9. Life-Size Foosball
Recently, in a small town in Minnesota, a man named Mark Cacka built a "table" for his children. However, we're willing to bet he's not the first to try out a makeshift foosball field in human proportions.
The name of this capture-the-flag game from Japan roughly translates to "pole bring down," and it is the sport at the National Defense Academy of Japan. Each team of 150 splits into 75 defensive and 75 offensive players. With no shoes allowed, players fight for control of their team's respective pole.
The Loopyball is a trademarked product from Germany. It's a giant clear plastic bubble ball that you place over the top of your body, then run or roll around as you please. Since your legs are the only thing not inside the Loopyball, why not play soccer ?
Of Dutch origin, Fierljeppen is a hybrid of pole vaulting, long jumping and a body of water. Since much of the Netherlands is below sea-level, fierljeppen was first created as a way to cross over its many canals and waterways. Players sprint toward a long pole sitting in water, mount it and proceed to climb to the top while balancing to remain vertical. Once they reach a sufficient height, they hold onto the pole and vault to the other shore. Scores are determined by distance.
This ancient Indian sport requires tremendous athleticism—flexibility, strength and balance. Mallakhamba is derived from "malla," a wrestler, and "khamba," a pole. It's essentially gymnastics on an 8-foot-6-inch-long wooden pole that tapers toward the top. Piece of cake!
Weird fact. In 1936, Adolph Hitler was thrilled after witnessing a demonstration for the International Olympic Committee, and gave each athlete an honorary Olympic metal.

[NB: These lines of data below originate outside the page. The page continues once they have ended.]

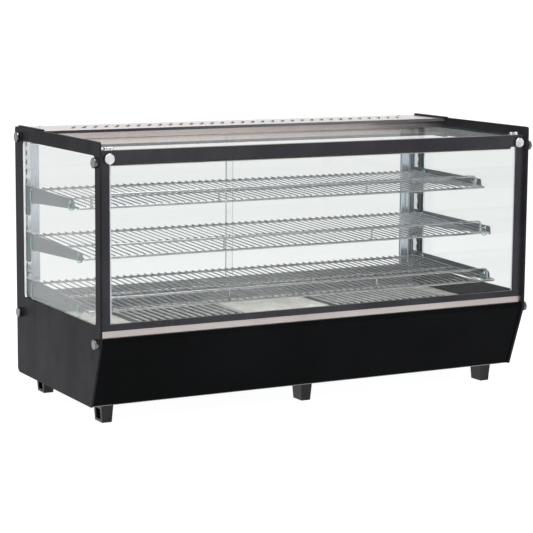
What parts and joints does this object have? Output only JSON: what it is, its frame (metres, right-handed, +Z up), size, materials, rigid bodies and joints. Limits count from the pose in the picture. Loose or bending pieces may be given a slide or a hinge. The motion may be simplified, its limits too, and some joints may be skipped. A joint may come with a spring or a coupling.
{
  "type": "bakery display case",
  "caption": "Counter-top heated bakery display case with glass sides, wire shelves, clamp knobs, ribbed vent covers and sliding rear doors.",
  "frame": {"origin": "centre of the overall footprint, on the counter under the feet", "axes": "+X to the right as seen from the customer's side, +Y to the rear doors, +Z up; the front faces -Y"},
  "size_m": [1.239, 0.562, 0.6889],
  "materials": {
    "black_sheet": "fine satin powder coat",
    "frame_paint": "smooth satin paint",
    "stainless": "brushed",
    "bright_steel": "polished",
    "trim_steel": "brushed along its length",
    "galvanised": "plain galvanised sheet",
    "deck_sheet": "pale satin sheet",
    "chrome": "polished",
    "bracket_steel": "satin",
    "aluminium": "anodised",
    "glass": "clear float glass",
    "seal": "pale soft plastic",
    "diffuser": "milky",
    "tie": "clear pale blue",
    "black_plastic": "satin",
    "foot_plastic": "moulded",
    "screw": "zinc plated"
  },
  "bodies": {
    "case": {"side_panel_left": "black_sheet", "side_panel_right": "black_sheet", "side_glass_left": "glass", "side_glass_right": "glass", "front_glass": "glass", "top_glass": "glass", "front_top_bar": "frame_paint", "front_stiles": "frame_paint", "front_bottom_rail": "frame_paint", "front_seals": "seal", "trim_strip": "trim_steel", "lower_front_panel": "black_sheet", "bottom_pan": "galvanised", "deck_pan": "deck_sheet", "vent_cover_left": "deck_sheet", "vent_cover_right": "deck_sheet", "rear_panel": "black_sheet", "sheet_screws": "screw", "canopy_cover": "stainless", "canopy_floor": "galvanised", "canopy_end_trims": "black_plastic", "lamp_housing": "galvanised", "lamp_diffuser": "diffuser", "shelf_post_left": "bright_steel", "shelf_post_right": "bright_steel", "door_jambs": "aluminium", "door_track_top": "aluminium", "door_track_bottom": "aluminium", "shelf_brackets_top": "bracket_steel", "shelf_brackets_middle": "bracket_steel", "shelf_brackets_bottom": "bracket_steel", "shelf_grid_top": "chrome", "shelf_grid_middle": "chrome", "shelf_grid_bottom": "chrome", "shelf_guard_top": "chrome", "shelf_guard_middle": "chrome", "shelf_guard_bottom": "chrome", "bracket_ties": "tie", "clamp_knobs": "chrome", "knob_washers": "black_plastic", "glass_clips": "chrome", "feet": "foot_plastic", "foot_screws": "screw", "fan_frames": "black_plastic", "heaters": "bright_steel", "control_panel": "stainless", "switch_frames": "black_plastic", "thermostat_body": "black_plastic", "thermometer": "bright_steel", "cable_gland": "black_plastic", "terminal_block": "seal"},
    "door_left": {"door_glass_left": "glass", "door_stile_left": "aluminium"},
    "door_right": {"door_glass_right": "glass", "door_stile_right": "aluminium"},
    "power_switch": {"power_switch": "black_plastic"},
    "light_switch": {"light_switch": "black_plastic"},
    "thermostat_knob": {"thermostat_knob": "black_plastic"},
    "fan_left": {"fan_rotor_left": "black_plastic"},
    "fan_right": {"fan_rotor_right": "black_plastic"}
  },
  "joints": [
    {"name": "door_left_slide", "type": "slide", "parent": "case", "child": "door_left", "axis": [1, 0, 0], "range_m": [0, 0.52]},
    {"name": "door_right_slide", "type": "slide", "parent": "case", "child": "door_right", "axis": [1, 0, 0], "range_m": [-0.52, 0]},
    {"name": "power_switch_rock", "type": "hinge", "parent": "case", "child": "power_switch", "pos_m": [-0.535, 0.2565, 0.123], "axis": [1, 0, 0], "range_deg": [0, 14]},
    {"name": "light_switch_rock", "type": "hinge", "parent": "case", "child": "light_switch", "pos_m": [-0.5, 0.2565, 0.123], "axis": [1, 0, 0], "range_deg": [0, 14]},
    {"name": "thermostat_turn", "type": "hinge", "parent": "case", "child": "thermostat_knob", "pos_m": [-0.445, 0.269, 0.123], "axis": [0, -1, 0], "range_deg": [0, 270]},
    {"name": "fan_left_spin", "type": "hinge", "parent": "case", "child": "fan_left", "pos_m": [-0.28, 0.104, 0.065], "axis": [0, 0, 1], "continuous": true},
    {"name": "fan_right_spin", "type": "hinge", "parent": "case", "child": "fan_right", "pos_m": [0.236, 0.104, 0.065], "axis": [0, 0, 1], "continuous": true}
  ]
}
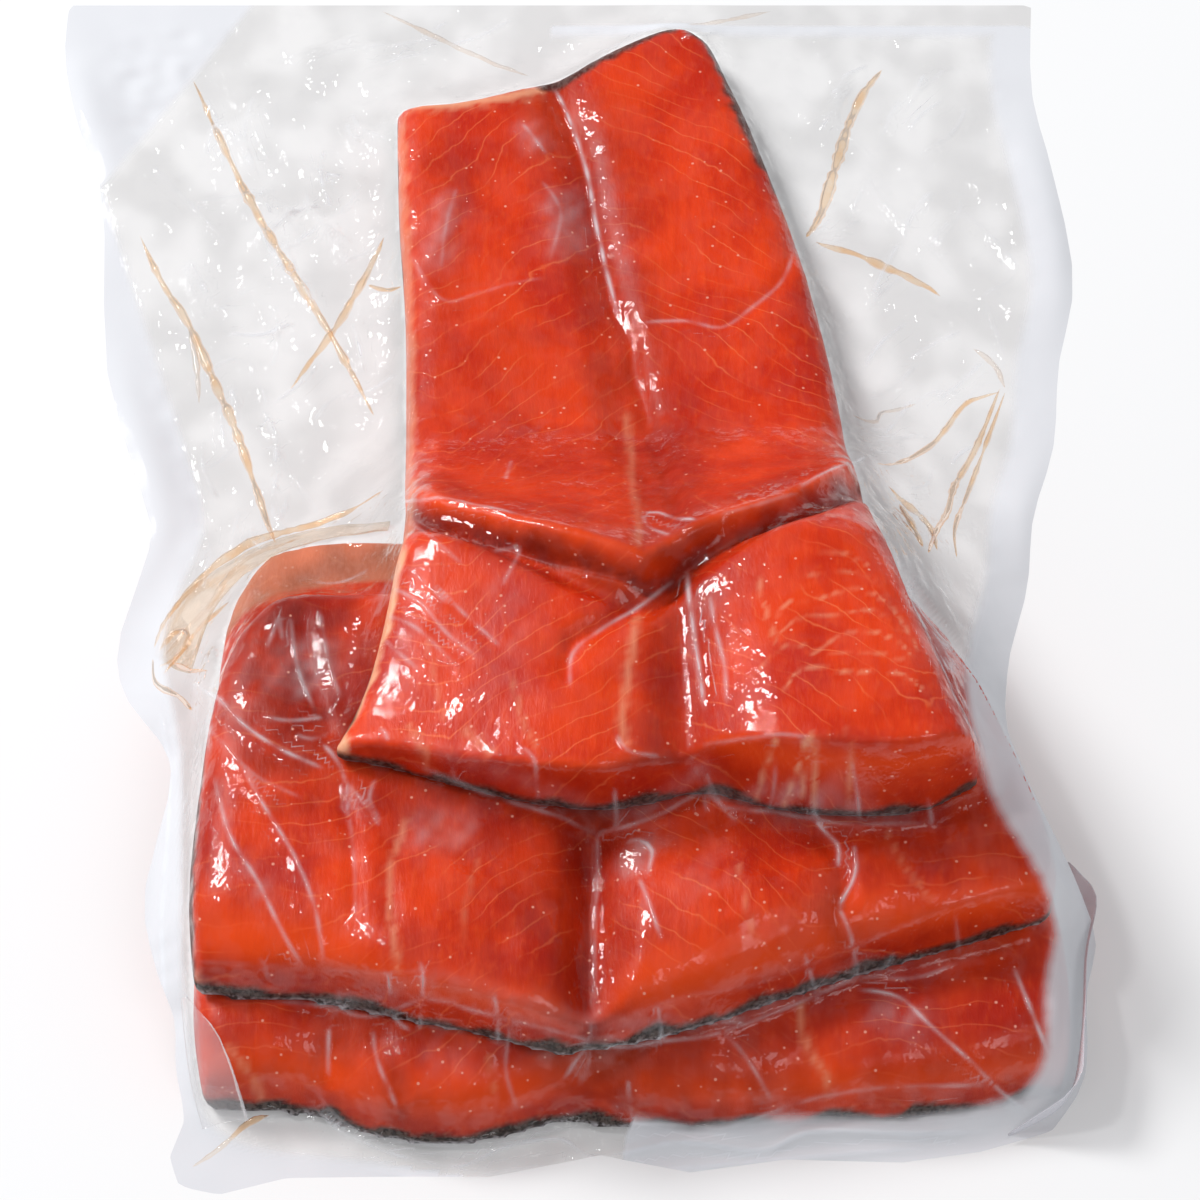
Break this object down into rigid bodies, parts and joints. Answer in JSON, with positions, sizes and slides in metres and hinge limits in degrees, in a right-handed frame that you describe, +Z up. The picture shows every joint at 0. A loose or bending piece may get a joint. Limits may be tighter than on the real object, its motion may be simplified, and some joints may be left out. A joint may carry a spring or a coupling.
{
  "type": "vacuum pack of smoked steelhead",
  "caption": "Smoked steelhead fillet portions, shingled with the tail portion on top, sealed in a clear vacuum pouch with a loose wavy edge.",
  "frame": {"origin": "on the surface the pack lies on, under the middle of the pouch", "axes": "+Z up; +Y along the pouch, from the thick stacked end to the sealed tail end; +X to the right as the picture shows it"},
  "size_m": [0.2081, 0.284, 0.0546],
  "materials": {
    "flesh": "wet smoked fish flesh under clinging film, glossy",
    "skin": "dark olive to silver fish skin, satin",
    "film": "clear glossy pouch film",
    "flange": "two films sealed together, finely embossed, milky",
    "juice": "amber juice and oil caught in the film's wrinkles"
  },
  "bodies": {
    "root": {"fillet_lower": "flesh", "fillet_middle": "flesh", "fillet_tail": "flesh", "pouch": "film"}
  },
  "joints": []
}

However, the sport has remained insular, contained mostly in the region around Mumbai. Its motions take root from Hindu mythology and other ancient fighting traditions. Throughout the formation of the official Mallakhamb Federation of India, during which standards and rules were set, the organization ultimately drew from the moves, routines and customs (e.g., a time limit) of traditional Western gymnastics.